FAKTA MENGEJUTKAN! KESAKSIAN KORBAN INTIMIDASI MENGGUNCANG: BONAI SERAHKAN KASUS KE PIMRED ANTERO.CO, SERUKAN KEADILAN BAGI JURNALIS!

SUARAGEMPUR.COM | Kabupaten Tangerang – Dalam lanskap demokrasi yang seharusnya menjunjung tinggi kebebasan pers, sebuah tamparan keras menghantam nurani ketika intimidasi terhadap jurnalis kembali terjadi. Bukan sekadar kisah biasa, ini adalah alarm keras bagi para penjaga kebenaran. Dalam kabut ketidakadilan, muncul suara lantang dari balik tekanan: Bonai, seorang jurnalis muda yang memilih untuk bicara — bukan demi sensasi, melainkan demi nurani profesi.

Pernyataan mengejutkan datang tiba-tiba dari Supriadi, atau yang lebih dikenal sebagai Bonai — seorang wartawan yang menjadi korban intimidasi dalam kasus yang menyeret nama Lutfi Suwandi, pelaksana proyek pembangunan RSUD Balaraja yang digarap oleh perusahaan besar, PT. Demes Karya Indah.

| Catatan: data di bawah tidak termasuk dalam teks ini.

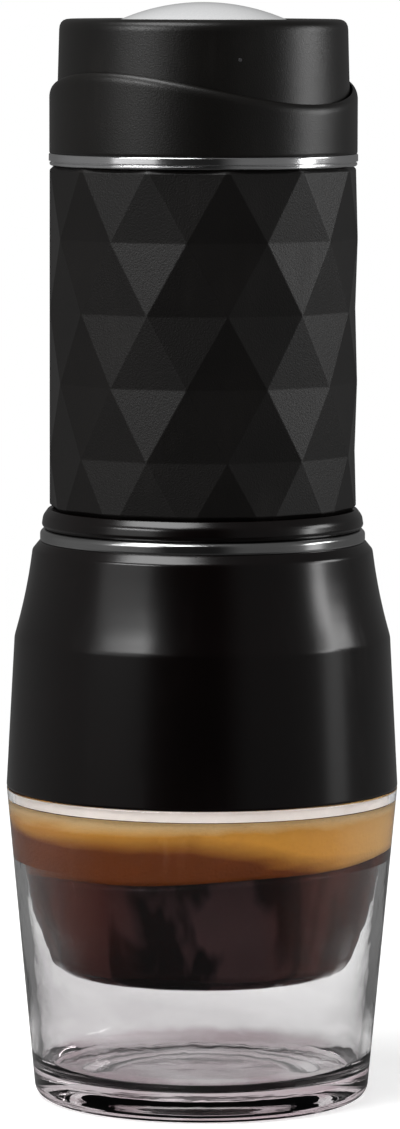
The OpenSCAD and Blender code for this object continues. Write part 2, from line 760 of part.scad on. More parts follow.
module outlet_poppet() {
    color([0.7, 0.7, 0.72])
        rotate_extrude()
            polygon([
                [0, valve_z - 1.2 - touch], [poppet_r - 0.5, valve_z - 1.2 - touch],
                [poppet_r, valve_z - 0.7 - touch], [poppet_r, valve_z - touch],
                [poppet_stem_r, valve_z - touch], [poppet_stem_r, collar_drop_z],
                [outlet_r - 0.5, collar_drop_z], [outlet_r - 0.5, collar_drop_z + 0.8],
                [poppet_stem_r, collar_drop_z + 1.2], [0, collar_drop_z + 1.2]]);
}

module poppet_spring() {
    seat_z = valve_z + seat_web_t + touch;
    color([0.75, 0.76, 0.78])
        coil_spring(r = (poppet_stem_r + outlet_r) / 2, wire = 0.3, z0 = seat_z,
            height = collar_drop_z - seat_z - touch, turns = 5, steps = 16, sides = 6);
}

// ---------------------------------------------------------------- head

module spring_washer() {
    color([0.85, 0.83, 0.76])
        ring(rod_r + 2.5, washer_r, well_floor_z, well_floor_z + washer_t);
}

module return_spring() {
    seat_z = well_floor_z + washer_t + touch;
    color([0.75, 0.76, 0.78])
        coil_spring(r = spring_r, wire = spring_wire, z0 = seat_z,
            height = head_ceiling_z - seat_z - touch, turns = spring_turns, steps = 24, sides = 8);
}

module pump_head() {
    side_r = head_r - head_draft;
    edge_z = head_top_z - head_edge_r;
    recess_r = crown_r + 0.2;
    boss_r = rod_r + 2;
    color([0.09, 0.09, 0.095]) {
        difference() {
            rotate_extrude()
                polygon(concat(
                    [[head_r - head_wall, head_foot_z], [head_r - 0.3, head_foot_z]],
                    [[head_r, head_foot_z + 0.3]],
                    turn_points([side_r - head_edge_r, edge_z], head_edge_r, 0, 90, 8),
                    [[recess_r, head_top_z], [recess_r, crown_seat_z], [0, crown_seat_z]],
                    [[0, head_ceiling_z - boss_h], [boss_r, head_ceiling_z - boss_h]],
                    [[boss_r, head_ceiling_z]],
                    [[stem_r - stem_wall, head_ceiling_z], [stem_r - stem_wall, stem_foot_z]],
                    [[stem_r - 0.4, stem_foot_z], [stem_r, stem_foot_z + 0.4], [stem_r, head_ceiling_z]],
                    [[head_r - head_wall - 0.8, head_ceiling_z]],
                    [[head_r - head_wall - 0.1, head_ceiling_z - 1.5]]));
            translate([0, 0, head_ceiling_z - boss_h - 1])
                cylinder(r = rod_r + touch, h = rod_top_z - head_ceiling_z + boss_h + 1, $fn = 48);
            translate([0, 0, rod_top_z - 1])
                cylinder(r = rod_screw_r + slip, h = crown_seat_z - rod_top_z + 2, $fn = 32);
            translate([0, 0, crown_seat_z - 1])
                cylinder(r = 3.2, h = 2, $fn = 48);
        }
        lock_lugs();
    }
}

// Two lugs that pass the deck's notches and lock under it when the head is turned
module lock_lugs() {
    half = lug_angle / 2;
    reach = lug_r + 4;
    for (side = [0, 180])
        rotate(side)
            translate([0, 0, lug_top_z - lug_h])
                linear_extrude(lug_h)
                    intersection() {
                        difference() {
                            circle(lug_r);
                            circle(stem_r - 0.5);
                        }
                        polygon([[0, 0], reach * [cos(half), -sin(half)], reach * [cos(half), sin(half)]]);
                    }
}

module crown_disc() {
    peak_z = head_top_z + crown_rise;
    rim_angle = asin(crown_r / crown_ball_r);
    color([0.86, 0.87, 0.88])
        rotate_extrude()
            polygon(concat(
                [[0, crown_seat_z], [crown_r - 0.3, crown_seat_z], [crown_r, crown_seat_z + 0.2]],
                turn_points([0, peak_z - crown_ball_r], crown_ball_r, 90 - rim_angle, 90, 20)));
}

module piston_rod() {
    color([0.75, 0.76, 0.78])
        difference() {
            translate([0, 0, piston_z + 3])
                cylinder(r = rod_r, h = rod_top_z - touch - piston_z - 3, $fn = 48);
            translate([0, 0, rod_top_z - 7])
                cylinder(r = rod_screw_r, h = 8, $fn = 32);
        }
}

module piston() {
    color([0.86, 0.86, 0.84])
        difference() {
            translate([0, 0, piston_z])
                cylinder(r = piston_r, h = piston_h);
            translate([0, 0, piston_z + 3])
                cylinder(r = rod_r + touch, h = piston_h, $fn = 48);
            piston_seal_rings(piston_seal_t + touch);
        }
}

module piston_seal_rings(section_r) {
    for (t = [0.27, 0.73])
        o_ring(piston_seal_r, section_r, piston_z + t * piston_h);
}

module piston_seals() {
    color([0.15, 0.15, 0.16])
        piston_seal_rings(piston_seal_t);
}

module head_screw() {
    head_z = crown_seat_z - 1;
    color([0.7, 0.71, 0.73])
        difference() {
            union() {
                translate([0, 0, rod_top_z - 5])
                    cylinder(r = rod_screw_r - touch, h = head_z - rod_top_z + 5.2, $fn = 32);
                translate([0, 0, head_z])
                    cylinder(r = 2.9, h = 0.95, $fn = 48);
            }
            translate([0, 0, head_z + 0.4])
                cylinder(r = 1.2, h = 1, $fn = 6);
        }
}

cup_shell();
cup_liner();
cup_seal();
skirt_shell();
filter_holder();
spout();
filter_basket();
basket_screen();
basket_gasket();
trim_ring_lower();
water_tank();
tank_foot_ring();
grip_sleeve();
trim_ring_upper();
dispersion_screen();
lid_collar();
tank_lid();
tank_gasket();
pump_cylinder();
cylinder_screws();
guide_bush();
rod_seal();
valve_body();
foot_seal();
inlet_ball();
outlet_poppet();
poppet_spring();
spring_washer();
return_spring();
pump_head();
crown_disc();
piston_rod();
piston();
piston_seals();
head_screw();
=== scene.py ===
"""Dresses the handheld espresso maker: its own turned, faceted and coiled surfaces, its finishes,
the coffee in its cup, and a plain studio. Lengths are in millimetres, but those of the settings,
the finishes and the studio are in metres."""

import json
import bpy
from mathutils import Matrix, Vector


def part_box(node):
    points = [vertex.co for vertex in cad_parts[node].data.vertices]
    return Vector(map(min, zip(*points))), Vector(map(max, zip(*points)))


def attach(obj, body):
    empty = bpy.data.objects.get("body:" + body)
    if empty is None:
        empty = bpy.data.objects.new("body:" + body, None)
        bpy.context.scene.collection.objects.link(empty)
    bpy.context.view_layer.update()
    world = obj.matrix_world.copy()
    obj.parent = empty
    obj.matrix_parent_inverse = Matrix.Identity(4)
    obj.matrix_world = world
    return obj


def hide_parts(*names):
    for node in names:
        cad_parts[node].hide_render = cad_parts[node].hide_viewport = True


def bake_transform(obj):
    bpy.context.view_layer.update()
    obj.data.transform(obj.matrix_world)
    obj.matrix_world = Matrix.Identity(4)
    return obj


bl_info = {
    "name": "Handheld Espresso Maker",
    "version": (1, 0, 0),
    "blender": (4, 5, 0),
    "location": "View3D > Sidebar > Espresso",
    "description": "Detailed surfaces, finishes and a studio for the handheld espresso maker",
    "category": "Object",
}

import bpy
import numpy as np
from bpy.props import FloatProperty, FloatVectorProperty, IntProperty, PointerProperty
from mathutils import Matrix, Vector

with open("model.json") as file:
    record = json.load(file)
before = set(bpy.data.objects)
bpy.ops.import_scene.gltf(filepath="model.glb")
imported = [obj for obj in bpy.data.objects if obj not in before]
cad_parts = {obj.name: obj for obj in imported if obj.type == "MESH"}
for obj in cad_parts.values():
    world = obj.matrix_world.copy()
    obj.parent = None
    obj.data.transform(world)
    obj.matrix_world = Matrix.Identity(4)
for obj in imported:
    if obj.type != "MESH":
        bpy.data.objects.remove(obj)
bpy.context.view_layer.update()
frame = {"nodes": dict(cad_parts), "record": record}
MM = 0.001
TURN = 2 * np.pi


def low(node):
    """Height of a node's lowest point."""
    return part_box(node)[0].z / MM


def top(node):
    """Height of a node's highest point."""
    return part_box(node)[1].z / MM


def reach(node):
    """A round node's outer radius."""
    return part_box(node)[1].x / MM


# Levels of the stack, read from the frame
SKIRT_Z = low("skirt_shell")
DECK_Z = top("skirt_shell")
TANK_Z = low("tank_foot_ring")
SLEEVE_Z = low("grip_sleeve")
RING_Z = low("trim_ring_upper")
LID_Z = low("lid_collar")
HEAD_TOP_Z = top("pump_head")
PEAK_Z = top("crown_disc")

# Sizes of the solids that their boxes don't give
CUP_TAPER = 5.4  # from the cup's rim in to its foot
CUP_WALL = 2.0
CUP_BASE = 5.4  # thickness of the cup's base
BOWL_FLOOR = 25.8  # height of the bowl's floor
BOWL_BASE = 2.4  # thickness of the bowl's floor
BOWL_CORNER = 1.5  # rounding inside the bowl
NECK_WALL = 2.3
NECK_GAP = 0.95  # from the skirt's socket in to the cup's neck
LEDGE_DROP = 2.2  # from the cup's rim down to the ledge that carries the bowl
SKIRT_WALL = 1.85
SLEEVE_R = 28.3  # of the sleeve's corners
SLEEVE_DROP = 2.75  # from the sleeve's foot down to its lowest row of corners, which is cut off
STEM_R = 14.6  # of the head's stem
HEAD_WALL = 1.8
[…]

Dalam keterangannya kepada desak-news.com, Jumat (08/08/2025), Bonai dengan tegas mengungkap bahwa meski secara pribadi ia telah menerima permohonan maaf dari pelaku, namun secara profesi, langkah hukum dan etis telah ia serahkan sepenuhnya kepada Pemimpin Redaksi medianya, Antero.co.

“Iya, secara pribadi saya sudah menerima permohonan maaf si pelaku,” ungkap Bonai.

Namun, nada suaranya berubah tegas saat menyambung:

“Jika kaitan dengan profesi sebagai jurnalis, saya sudah menyerahkan kasus ini sepenuhnya sama Pimred saya di media Antero.co,” cetusnya lugas.

Pernyataan tersebut menyingkap kenyataan getir: intimidasi terhadap jurnalis bukan sekadar tindakan emosional, tetapi pelanggaran sistemik terhadap kebebasan berekspresi dan transparansi publik. Sikap brutal yang dilakukan oleh oknum pelaksana proyek, dalam hal ini Lutfi Suwandi, bukan hanya mencoreng nama pribadi, tetapi turut menyeret citra perusahaan besar, PT. Demes Karya Indah, ke dalam pusaran sorotan negatif.

Tidakkah hal ini cukup membuka mata bahwa masih ada kekuatan-kekuatan yang berusaha membungkam suara kebenaran?

Bonai sendiri, meski telah menunjukkan kelapangan dada secara pribadi, mengisyaratkan bahwa secara institusional dan profesional, ini bukan perkara yang bisa diredam dengan permintaan maaf belaka. Ada harga yang harus dibayar — bukan untuk membalas, tetapi untuk menegakkan marwah jurnalistik.

Kini, dalam keheningan yang seakan dibuat-buat oleh banyak pihak, Bonai berdiri sendiri, menyuarakan keresahan yang mewakili banyak jurnalis lainnya: ketidakpastian hukum, hilangnya perlindungan, dan lemahnya solidaritas institusional.

Kita sebagai jurnalis, sebagai bagian dari elemen masyarakat yang sadar akan pentingnya keterbukaan informasi, perlu bertanya pada diri sendiri: Apakah kita akan terus diam? Saat satu dari kita ditekan, dilecehkan, bahkan diintimidasi dalam menjalankan tugas jurnalistik, apakah kita memilih bungkam?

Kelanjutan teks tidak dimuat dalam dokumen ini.